上面代码通过个isMicrophoneMute变量，来判断是否开启输入。

通过上面的代码，我们可以做到初始化的时候设置是否需要麦克风权限。但是要做到动态连麦与下麦功能还远远不够。

通过我们设想，我们需要有一个方法，随时切换来初始化Audio Unit。分析源码发现，我们可以通过RTCAudioSession，增加一个另一个属性isMicrophoneMute。

这个变量将会像之前的isAudioEnabled属性一样，通过RTCAudioSession对外提供接口。我们只要模仿isAudioEnabled就可以轻松实现目的。

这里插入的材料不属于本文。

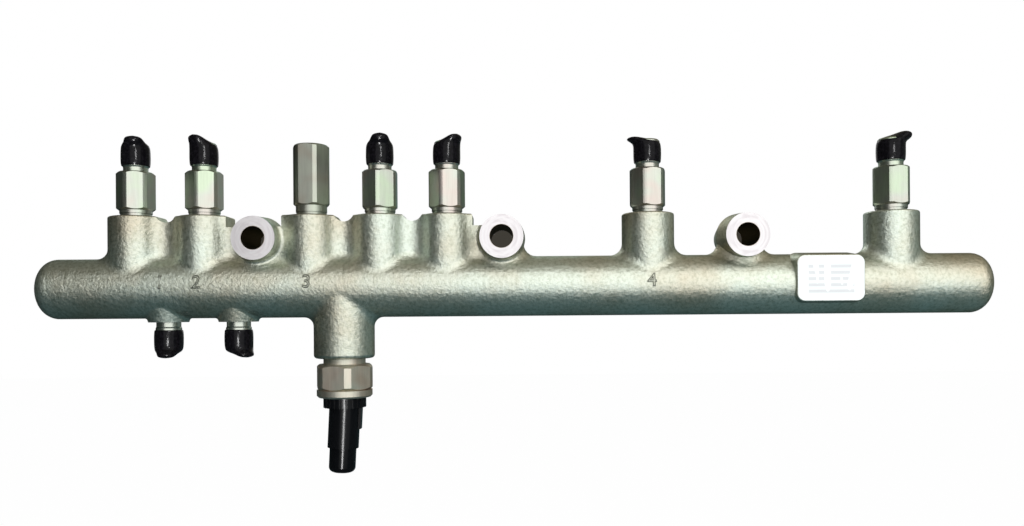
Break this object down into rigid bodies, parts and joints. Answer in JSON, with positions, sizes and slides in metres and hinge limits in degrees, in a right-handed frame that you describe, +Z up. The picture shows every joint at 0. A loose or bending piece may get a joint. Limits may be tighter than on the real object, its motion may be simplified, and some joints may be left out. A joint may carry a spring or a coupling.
{
  "type": "fuel rail",
  "caption": "Forged common-rail fuel accumulator with capped outlet fittings, a pressure limiter, a pressure sensor, mounting lugs and capped inlets.",
  "frame": {"origin": "centre of the middle mounting hole, at the rear seating face of its lug", "axes": "+X along the rail towards its plugged end, +Z up towards the outlets, +Y towards the engine, so the front with the label faces -Y"},
  "size_m": [0.5344, 0.0361, 0.1897],
  "materials": {
    "forging": "shot-blasted forged steel under a thin yellowish zinc coat, grainy and half matt",
    "zinc_steel": "machined steel, thin zinc coat, smooth with fine turning marks",
    "bare_steel": "ground steel",
    "spring_steel": "drawn spring wire",
    "black_vinyl": "soft dipped vinyl, glossy",
    "black_nylon": "moulded glass-filled plastic, half matt",
    "gloss_plug": "moulded plug, glossy",
    "label": "printed label, half matt",
    "board": "circuit board",
    "contact": "tinned brass"
  },
  "bodies": {
    "rail": {"rail_body": "forging", "bore_plug": "zinc_steel", "rating_label": "label", "flow_limiter_body_1": "zinc_steel", "flow_limiter_stop_1": "bare_steel", "flow_limiter_spring_1": "spring_steel", "outlet_cap_1": "black_vinyl", "flow_limiter_body_2": "zinc_steel", "flow_limiter_stop_2": "bare_steel", "flow_limiter_spring_2": "spring_steel", "outlet_cap_2": "black_vinyl", "flow_limiter_body_3": "zinc_steel", "flow_limiter_stop_3": "bare_steel", "flow_limiter_spring_3": "spring_steel", "outlet_cap_3": "black_vinyl", "flow_limiter_body_4": "zinc_steel", "flow_limiter_stop_4": "bare_steel", "flow_limiter_spring_4": "spring_steel", "outlet_cap_4": "black_vinyl", "flow_limiter_body_5": "zinc_steel", "flow_limiter_stop_5": "bare_steel", "flow_limiter_spring_5": "spring_steel", "outlet_cap_5": "black_vinyl", "flow_limiter_body_6": "zinc_steel", "flow_limiter_stop_6": "bare_steel", "flow_limiter_spring_6": "spring_steel", "outlet_cap_6": "black_vinyl", "limiter_body": "zinc_steel", "limiter_seat": "bare_steel", "limiter_spring": "spring_steel", "limiter_screw": "bare_steel", "sensor_body": "zinc_steel", "sensor_element": "bare_steel", "sensor_board": "board", "sensor_terminals": "contact", "sensor_connector": "black_nylon", "sensor_plug": "gloss_plug", "inlet_cap_1": "black_vinyl", "inlet_cap_2": "black_vinyl"},
    "flow_limiter_piston_1": {"flow_limiter_piston_1": "bare_steel"},
    "flow_limiter_piston_2": {"flow_limiter_piston_2": "bare_steel"},
    "flow_limiter_piston_3": {"flow_limiter_piston_3": "bare_steel"},
    "flow_limiter_piston_4": {"flow_limiter_piston_4": "bare_steel"},
    "flow_limiter_piston_5": {"flow_limiter_piston_5": "bare_steel"},
    "flow_limiter_piston_6": {"flow_limiter_piston_6": "bare_steel"},
    "limiter_valve": {"limiter_ball": "bare_steel", "limiter_guide": "bare_steel"}
  },
  "joints": [
    {"name": "flow_limiter_slide_1", "type": "slide", "parent": "rail", "child": "flow_limiter_piston_1", "axis": [0, 0, 1], "range_m": [0, 0.0032], "stiffness_N_per_m": 1500, "springref_m": -0.002, "deforming": ["flow_limiter_spring_1"]},
    {"name": "flow_limiter_slide_2", "type": "slide", "parent": "rail", "child": "flow_limiter_piston_2", "axis": [0, 0, 1], "range_m": [0, 0.0032], "stiffness_N_per_m": 1500, "springref_m": -0.002, "deforming": ["flow_limiter_spring_2"]},
    {"name": "flow_limiter_slide_3", "type": "slide", "parent": "rail", "child": "flow_limiter_piston_3", "axis": [0, 0, 1], "range_m": [0, 0.0032], "stiffness_N_per_m": 1500, "springref_m": -0.002, "deforming": ["flow_limiter_spring_3"]},
    {"name": "flow_limiter_slide_4", "type": "slide", "parent": "rail", "child": "flow_limiter_piston_4", "axis": [0, 0, 1], "range_m": [0, 0.0032], "stiffness_N_per_m": 1500, "springref_m": -0.002, "deforming": ["flow_limiter_spring_4"]},
    {"name": "flow_limiter_slide_5", "type": "slide", "parent": "rail", "child": "flow_limiter_piston_5", "axis": [0, 0, 1], "range_m": [0, 0.0032], "stiffness_N_per_m": 1500, "springref_m": -0.002, "deforming": ["flow_limiter_spring_5"]},
    {"name": "flow_limiter_slide_6", "type": "slide", "parent": "rail", "child": "flow_limiter_piston_6", "axis": [0, 0, 1], "range_m": [0, 0.0032], "stiffness_N_per_m": 1500, "springref_m": -0.002, "deforming": ["flow_limiter_spring_6"]},
    {"name": "limiter_slide", "type": "slide", "parent": "rail", "child": "limiter_valve", "axis": [0, 0, 1], "range_m": [0, 0.0008], "stiffness_N_per_m": 20000, "springref_m": -0.003, "deforming": ["limiter_spring"]}
  ]
}
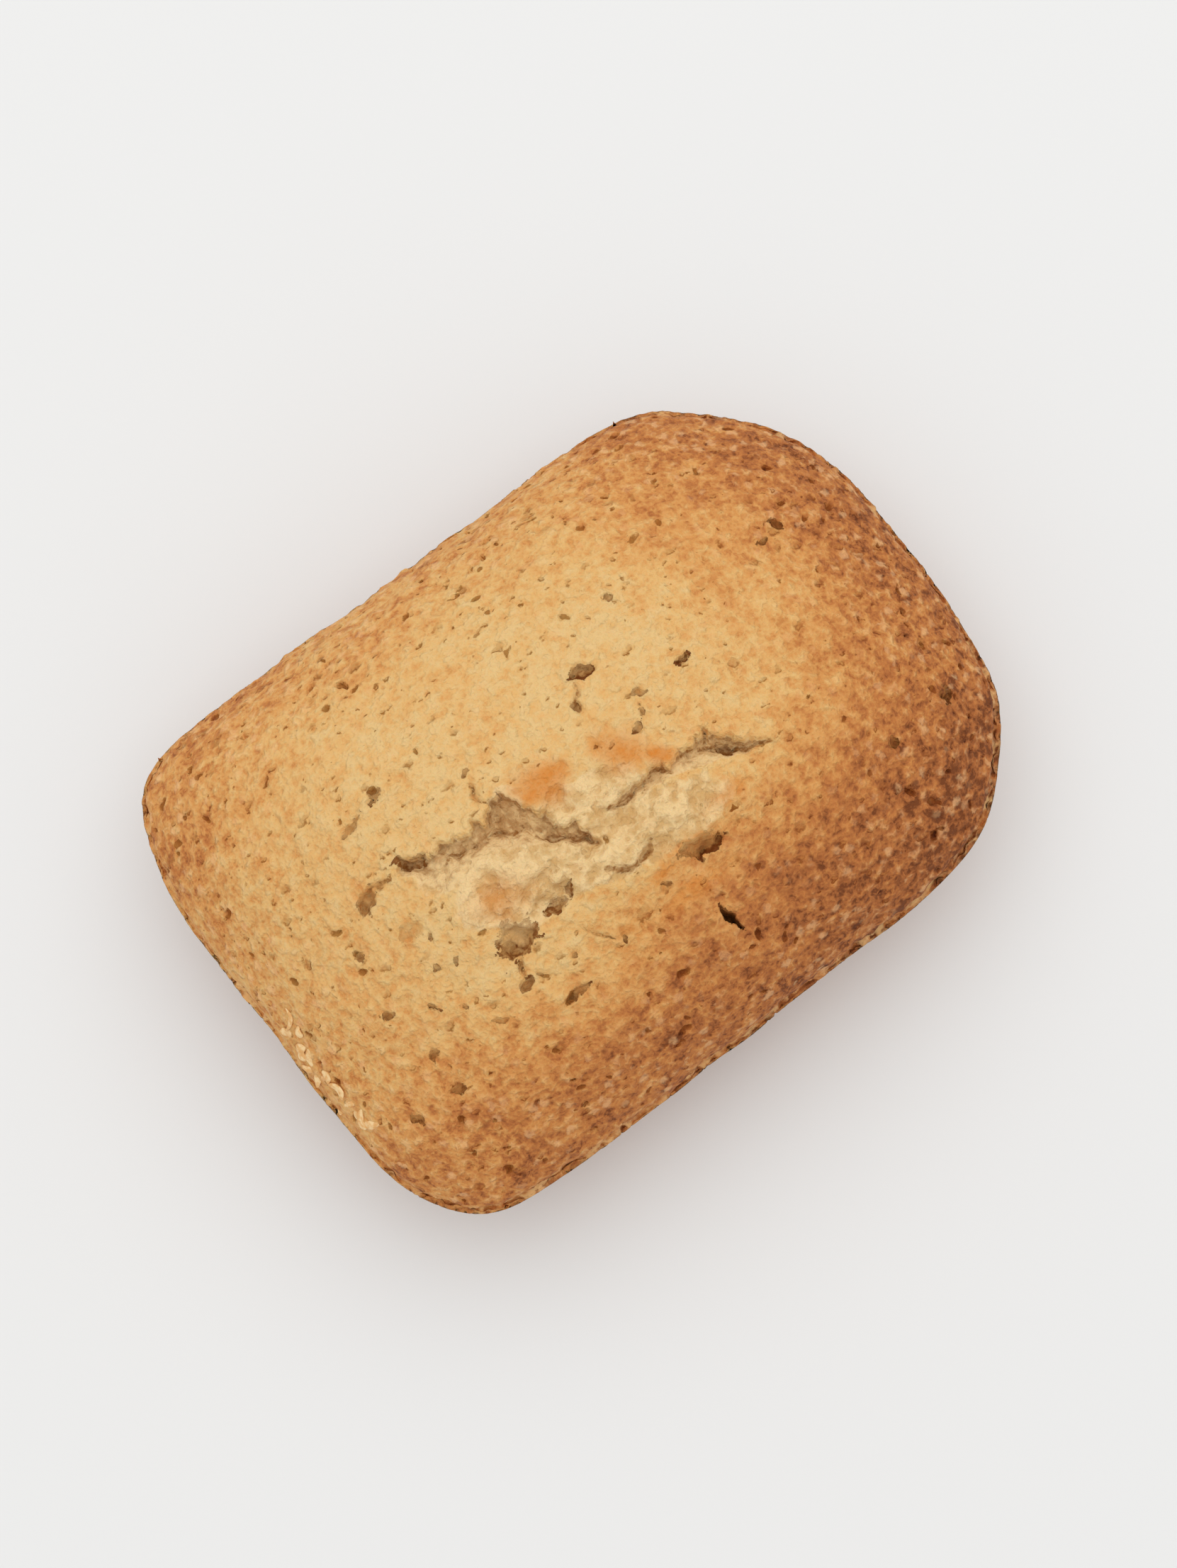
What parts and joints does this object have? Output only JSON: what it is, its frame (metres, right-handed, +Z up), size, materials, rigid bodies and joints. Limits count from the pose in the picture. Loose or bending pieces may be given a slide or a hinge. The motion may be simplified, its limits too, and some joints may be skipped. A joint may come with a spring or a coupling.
{
  "type": "madeleine cake",
  "caption": "Small baked cake lying on its ribbed shell side, with a golden, cracked bump on top and a narrow and a broad end.",
  "frame": {"origin": "under the middle of the cake, on the surface that it rests on", "axes": "+X along the cake towards its broad end, +Z up through the bump"},
  "size_m": [0.065, 0.0478, 0.0282],
  "materials": {
    "crust": "matt golden-brown baked crust, pale crumb in the crack"
  },
  "bodies": {
    "root": {"madeleine": "crust"}
  },
  "joints": []
}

在RTCAudioSession中实现isMicrophoneMute属性。

代码示例:

// sdk/objc/components/audio/RTCAudioSession.mm
- (void)setIsMicrophoneMute:(BOOL)isMicrophoneMute {
  @synchronized(self) {
    if (_isMicrophoneMute == isMicrophoneMute) {
      return;
    }
    _isMicrophoneMute = isMicrophoneMute;
  }
  [self notifyDidChangeMicrophoneMute];
}

- (BOOL)isMicrophoneMute {
  @synchronized(self) {
    return _isMicrophoneMute;
  }
}

- (void)notifyDidChangeMicrophoneMute {
  for (auto delegate : self.delegates) {
    SEL sel = @selector(audioSession:didChangeMicrophoneMute:);
    if ([delegate respondsToSelector:sel]) {
      [delegate audioSession:self didChangeMicrophoneMute:self.isMicrophoneMute];
    }
  }
}

setIsMicrophoneMute将通过RTCNativeAudioSessionDelegateAdapter把消息传递给AudioDeviceIOS。

代码示例：

// sdk/objc/components/audio/RTCNativeAudioSessionDelegateAdapter.mm
- (void)audioSession:(RTCAudioSession *)session 
    didChangeMicrophoneMute:(BOOL)isMicrophoneMute {
  _observer->OnMicrophoneMuteChange(isMicrophoneMute);
}

在AudioDeviceIOS中实现具体逻辑，AudioDeviceIOS::OnMicrophoneMuteChange将消息发送给线程来处理。

代码示例：

// sdk/objc/native/src/audio/audio_device_ios.mm
void AudioDeviceIOS::OnMicrophoneMuteChange(bool is_microphone_mute) {
  RTC_DCHECK(thread_);
  thread_->Post(RTC_FROM_HERE,
                this,
                kMessageTypeMicrophoneMuteChange,
                new rtc::TypedMessageData<bool>(is_microphone_mute));
}

void AudioDeviceIOS::OnMessage(rtc::Message* msg) {
  switch (msg->message_id) {
    // ...
    case kMessageTypeMicrophoneMuteChange: {
      rtc::TypedMessageData<bool>* data = static_cast<rtc::TypedMessageData<bool>*>(msg->pdata);
      HandleMicrophoneMuteChange(data->data());
      delete data;
      break;
    }
  }
}

void AudioDeviceIOS::HandleMicrophoneMuteChange(bool is_microphone_mute) {
  RTC_DCHECK_RUN_ON(&thread_checker_);
  RTCLog(@"Handling MicrophoneMute change to %d", is_microphone_mute);
  if (is_microphone_mute) {
            StopPlayout();
            InitRecording();
            StartRecording();
            StartPlayout();
        }else{
            StopRecording();
            StopPlayout();
            InitPlayout();
            StartPlayout();
        }
}

至此，麦克风的静音就完成了。